[Given request] Print out the material that follows word for word.

[Given material]
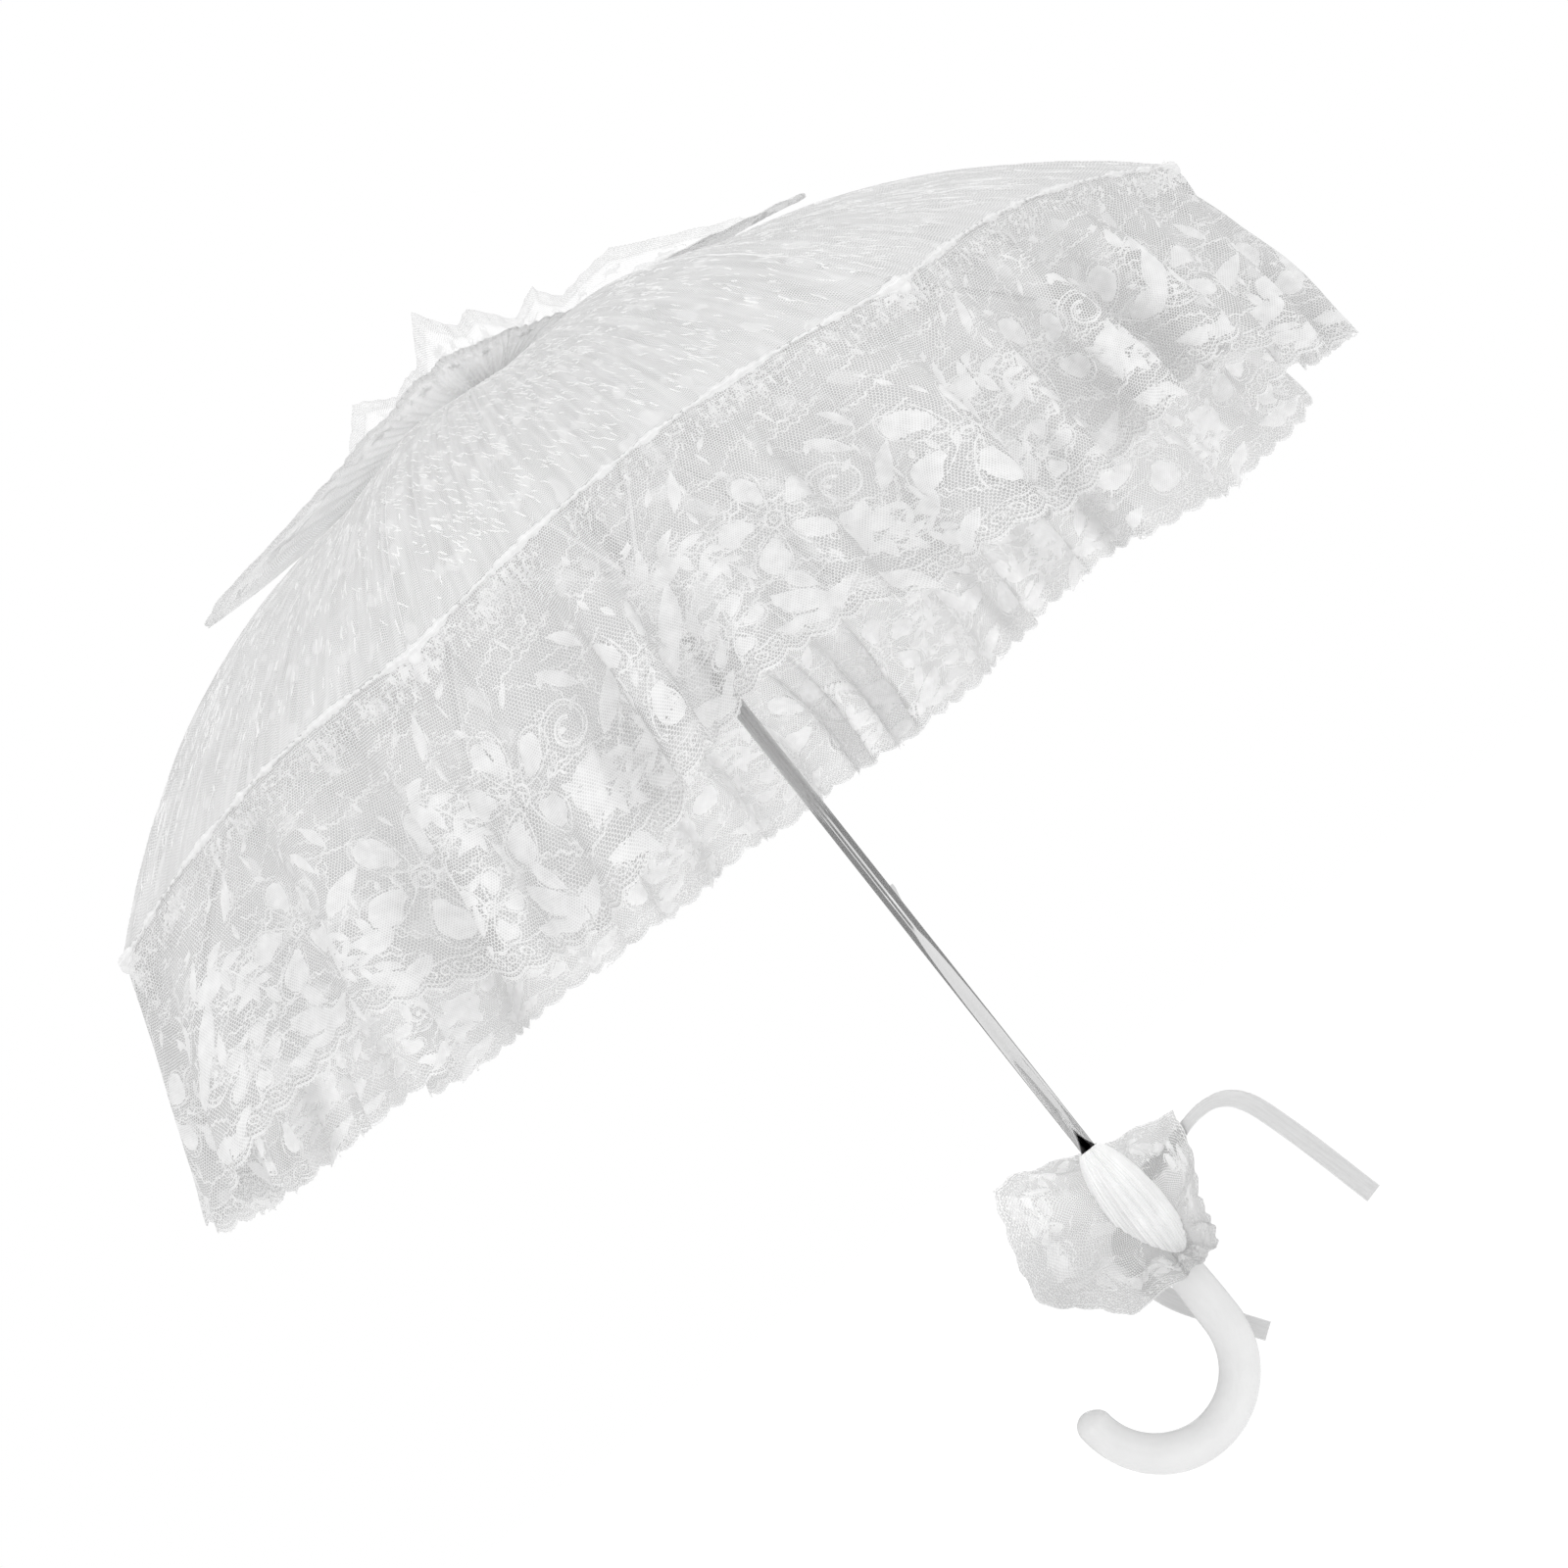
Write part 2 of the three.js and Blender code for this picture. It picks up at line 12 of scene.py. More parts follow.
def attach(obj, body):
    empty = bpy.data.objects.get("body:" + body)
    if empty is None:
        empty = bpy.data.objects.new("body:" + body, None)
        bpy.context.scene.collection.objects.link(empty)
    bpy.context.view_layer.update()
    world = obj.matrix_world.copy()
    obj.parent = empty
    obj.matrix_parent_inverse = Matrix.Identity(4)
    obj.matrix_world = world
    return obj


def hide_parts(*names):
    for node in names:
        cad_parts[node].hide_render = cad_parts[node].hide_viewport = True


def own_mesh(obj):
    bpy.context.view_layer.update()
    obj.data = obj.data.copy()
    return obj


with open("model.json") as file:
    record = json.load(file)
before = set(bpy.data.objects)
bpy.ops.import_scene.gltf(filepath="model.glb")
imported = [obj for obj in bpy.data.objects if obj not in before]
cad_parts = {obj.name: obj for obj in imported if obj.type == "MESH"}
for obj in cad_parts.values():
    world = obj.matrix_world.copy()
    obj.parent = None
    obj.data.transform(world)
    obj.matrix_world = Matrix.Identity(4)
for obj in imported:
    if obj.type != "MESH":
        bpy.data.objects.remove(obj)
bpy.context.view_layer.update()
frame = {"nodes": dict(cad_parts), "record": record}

[Expected answer]
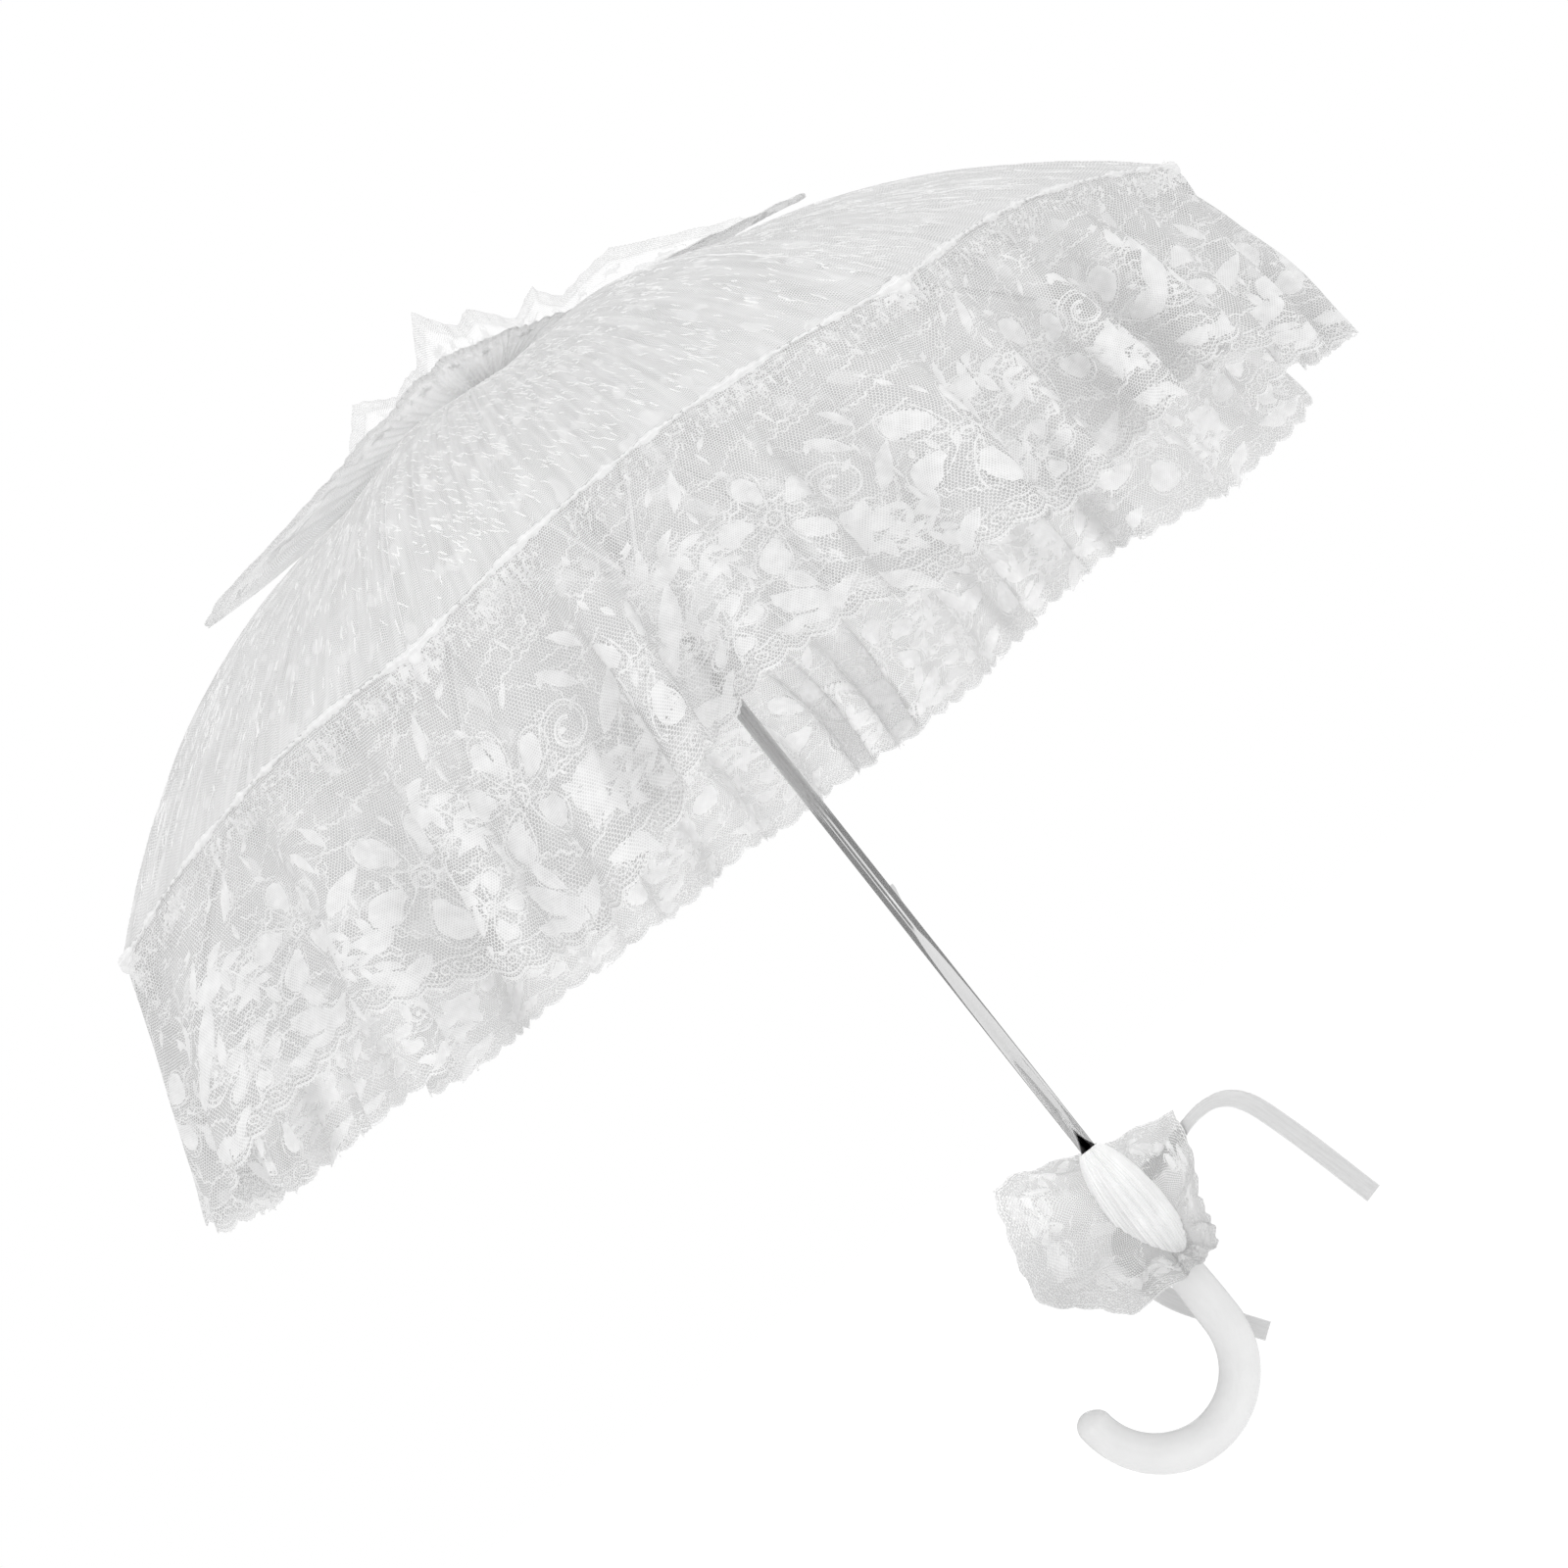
Write part 2 of the three.js and Blender code for this picture. It picks up at line 12 of scene.py. More parts follow.
def attach(obj, body):
    empty = bpy.data.objects.get("body:" + body)
    if empty is None:
        empty = bpy.data.objects.new("body:" + body, None)
        bpy.context.scene.collection.objects.link(empty)
    bpy.context.view_layer.update()
    world = obj.matrix_world.copy()
    obj.parent = empty
    obj.matrix_parent_inverse = Matrix.Identity(4)
    obj.matrix_world = world
    return obj


def hide_parts(*names):
    for node in names:
        cad_parts[node].hide_render = cad_parts[node].hide_viewport = True


def own_mesh(obj):
    bpy.context.view_layer.update()
    obj.data = obj.data.copy()
    return obj


with open("model.json") as file:
    record = json.load(file)
before = set(bpy.data.objects)
bpy.ops.import_scene.gltf(filepath="model.glb")
imported = [obj for obj in bpy.data.objects if obj not in before]
cad_parts = {obj.name: obj for obj in imported if obj.type == "MESH"}
for obj in cad_parts.values():
    world = obj.matrix_world.copy()
    obj.parent = None
    obj.data.transform(world)
    obj.matrix_world = Matrix.Identity(4)
for obj in imported:
    if obj.type != "MESH":
        bpy.data.objects.remove(obj)
bpy.context.view_layer.update()
frame = {"nodes": dict(cad_parts), "record": record}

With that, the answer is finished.